Los Ángeles han dado su personal y decisiva respuesta a Dios de una vez por todas, habiendo tenido toda la Luz, mientras que nosotros, más pequeños, recibiendola poco a poco, debemos darla tantas veces, en tantos momentos, que son como breves espacios que han de ser llenados de su Amor y de su Vida. Su Amor paterno quiere desahogarse con nosotros tantas y tantas veces y es justo que le correspondamos otras tantas veces con amor de hijos, o mejor dicho, con el mismo Amor del Hijo.

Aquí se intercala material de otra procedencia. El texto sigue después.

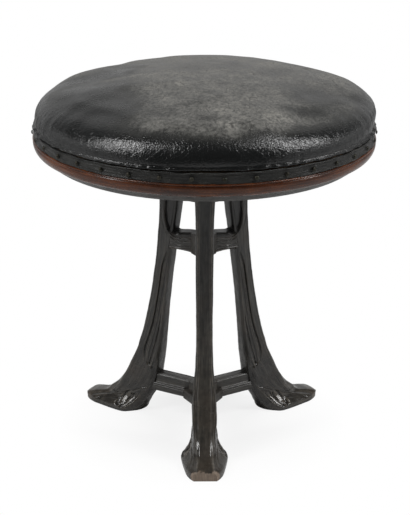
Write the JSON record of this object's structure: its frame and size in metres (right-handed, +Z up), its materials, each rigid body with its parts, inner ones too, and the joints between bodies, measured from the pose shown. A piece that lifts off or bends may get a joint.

Nuestra vida es un continuo pasar hacia la otra orilla, es nuestra “pascua”. Pero es paradójico que sea como un continuo morir…, un morir a tantas cosas, ya no tenerlas, perder amigos, personas queridas, las otras criaturas, la propia salud, tener que dejar todo, incluso el propio “yo”, perder la propia vida, como ha dicho Jesús, para poder hallarla, porque vamos hacia Dios y entonces ‒aquí está lo paradójico‒, mientras la vida es un morir, su meta, la muerte, es un nacer para el verdadero vivir.
Esta vida es un sueño, se nos va… Nos acercamos al final. Cada año llegamos todos a nuestro cumpleaños, un número de años que ya no tenemos a nuestra disposición, porque la vida es un camino de regreso a la Casa paterna, al Padre. Se debe cerrar la circunferencia, para cada persona como para la entera humanidad. El hombre viene de Dios, todo viene de Dios y debe volver a Dios. No miremos atrás, como hizo la mujer de Lot, por ningún apego, por ninguna nostalgia, sino sólo para dar gracias por todo al Señor y para llenar con El tantos momentos que han quedado sin respuesta a su Amor. Y el camino se puede hacer hacia el Padre, momento por momento, o en dirección opuesta. Cada momento ha de ser un escalón que nos acerque más a Dios. Para no equivocarnos, es necesario hacerlo con Jesús, que es el Camino, la Verdad y la Vida. ¡Esto el resumen de todo!